RE: First try with ARM MCU bare betal - Added by Florian Negele about 1 year ago
Thanks for the fix. For code running in RAM only you can use the ordinary binary file linker and have an empty vector at the desired target address. For "naked procedures" you could define assembler stubs that setup a fake stack in order to call Oberon procedures. The stubs need to store and restore registers and return from the interrupt with special instructions anyway.
RE: First try with ARM MCU bare betal - Added by Runar Tenfjord about 1 year ago
I have now updated the runtime and moved the semihost functionality to
a Oberon module which replaces the dummy routines in the runtime at
link time. I think this is a cleaner solution as it keeps the runtime general.
I was also able to use the interrupts from a Oberon module.
Turns out the ARMv7-M platform the stack i setup in hardware
when calling ISR and there is no issue.
Attached are some test code with this functionality which
implements a SVC
call trap and prints the information
pushed to the stack at the call location.
The only thing is that I not able to find the SVC
value in theXPSR
register. Otherwise working as expected.
I see that the language defined traps are using a HLT
instruction.
This I do not think I am able to catch in the runtime. Perhaps
this should be a replaceable function in the runtime?
Ideally I would like to use a SVC
call with R0
set to the
trap number. Then I could handle this in the runtime and when in
deployed mode be able to hard reset the MCU.
Attached are also the general runtime armv7mrun.asm
.
Is there perhaps a way to reuse this in the stm32f4run.asm
code
and just replace the empty ISR block in armv7mrun.asm
?
Semihost.mod (1.33 KB) Semihost.mod | |||
stm32f4run.asm (11.1 KB) stm32f4run.asm | |||
testTrap.mod (1.96 KB) testTrap.mod | |||
Makefile (1.01 KB) Makefile | |||
armv7mrun.asm (3.01 KB) armv7mrun.asm |
RE: First try with ARM MCU bare betal - Added by Runar Tenfjord about 1 year ago
After testing directly on hardware I found some issues:
- QEMU does not complain about non-aligned access to memory, but the MCU triggers
a hardfault trap. Turns out the malloc code in the runtime needs to be updated here.
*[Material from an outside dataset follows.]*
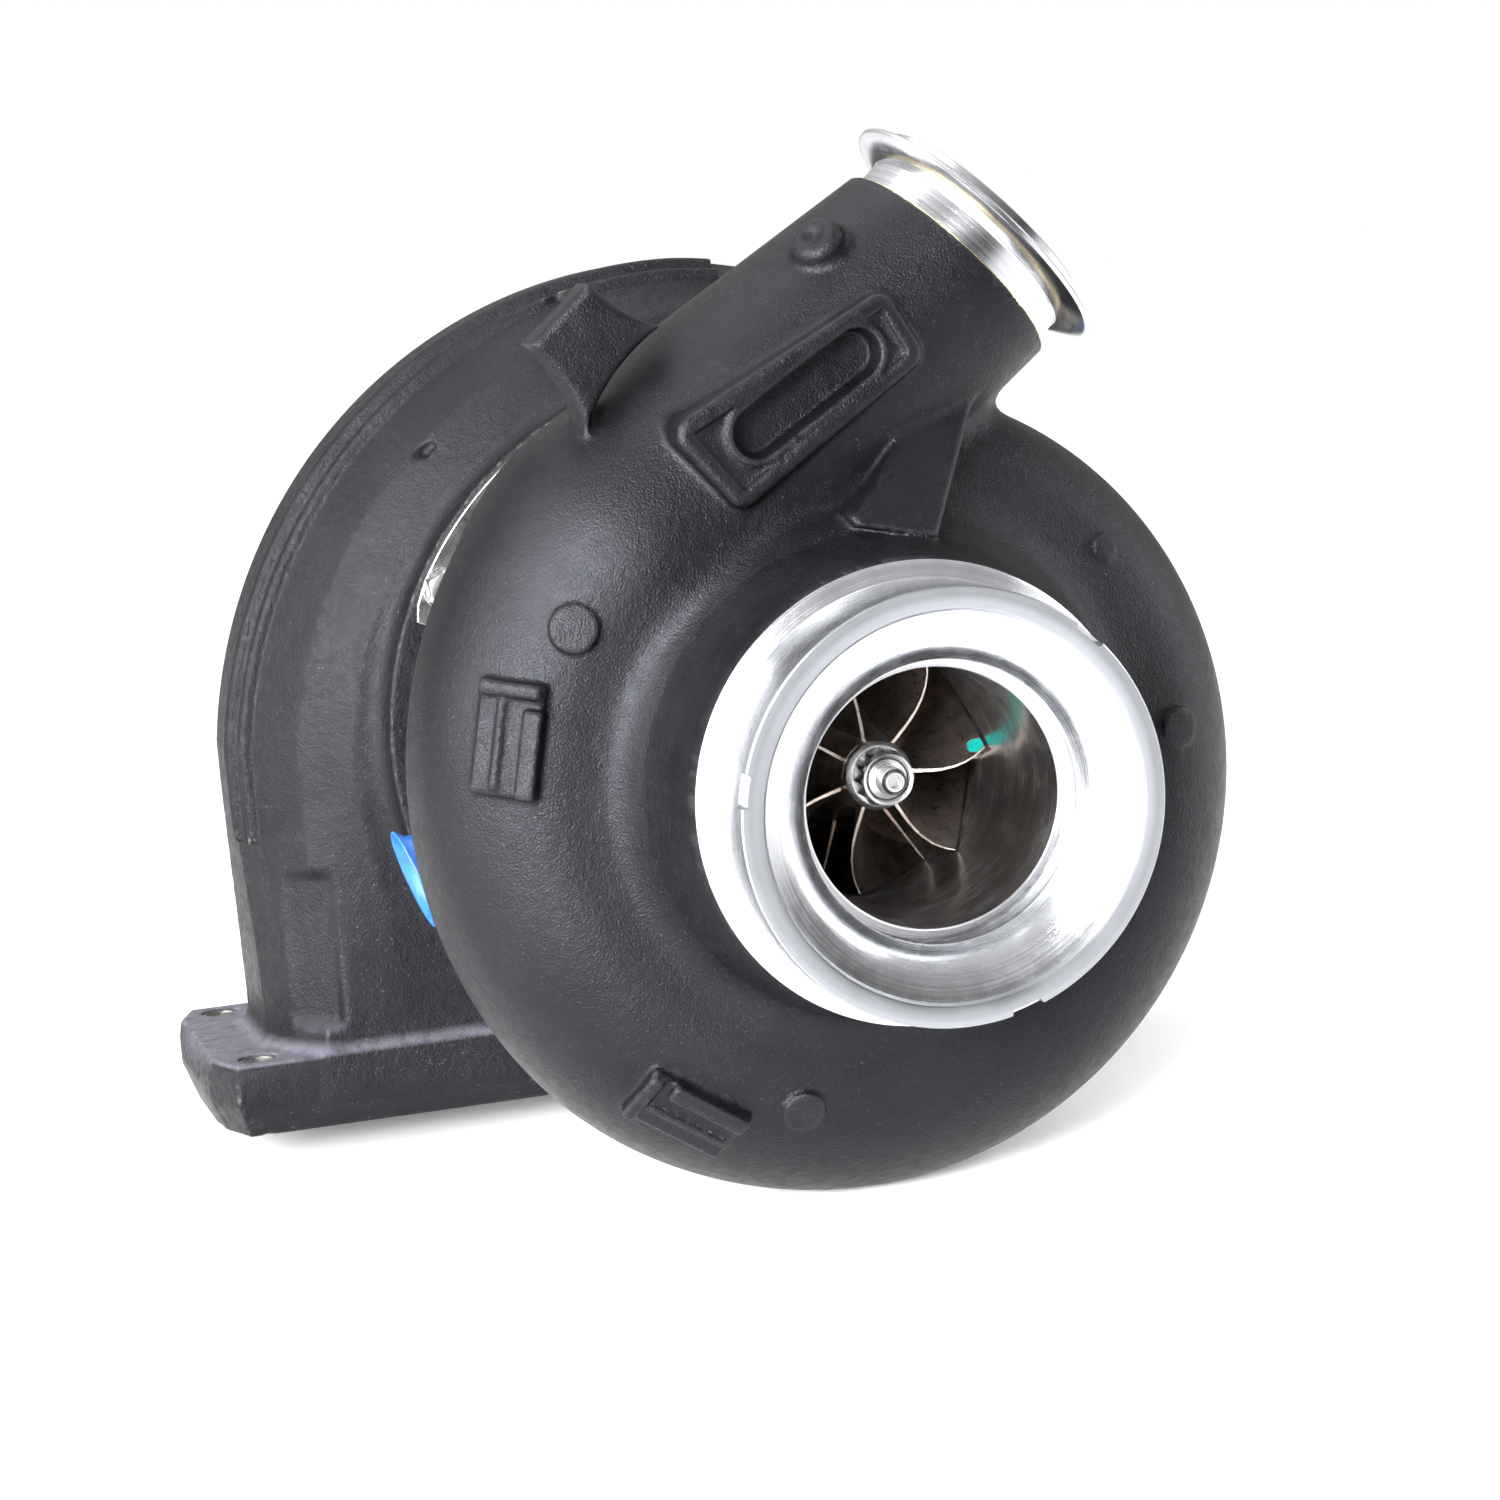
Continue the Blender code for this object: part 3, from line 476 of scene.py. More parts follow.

Also the free list allocator needs to be updated.
- Semihosting is a really expensive operation. Print character by character is really
slow, and I had to implement some line buffering.
Attached updated runtime code with fix for aligned memory access and clearing
for RAM on startup.
The alignment issue on the free list allocator was a one line fix:
- Heap := ADR(heapStart); + Heap := ADDRESS(SET32(ADR(heapStart) + 3) * (-SET32(3))); (* round up address to next word *)
No I am able to run about 600 tests also directly on hardware without any issue.
There is some failures related to REAL
support, but these I will look at on a later
stage (emulated, non-FPU) as it is not needed now.
armv7mrun.asm (3.01 KB) armv7mrun.asm |
RE: First try with ARM MCU bare betal - Added by Runar Tenfjord 7 months ago
Regarding using GDB with the runtime.
I see most examples I find online that the ELF format is used in order
to supply extra information to GDB. I do not think I can use the DWARF
information without an ELF file. At least I could not find information on this.
Is it possible to create this with the linkbin command for a
runtime with fixed memory locations, e.g. bare metal target?
I tried to convert my runtime following the armt32linuxrun.asm, adding the
elf header information from this file excluding the DLL sections, but just ended
up with a very large binary file of 800Mb.
I followed the link instructions at : https://ecs.openbrace.org/manual/manualse13.html#x19-370003.6
RE: First try with ARM MCU bare betal - Added by Florian Negele 7 months ago
The debugging information linked together with a program currently depends on the linker to resolve the addresses of debugging symbols. Getting the address of a symbol from an external source like the map file is not supported at the moment, sorry.
RE: First try with ARM MCU bare betal - Added by Runar Tenfjord 6 months ago
Thanks for the quick reply and clarification on this subject.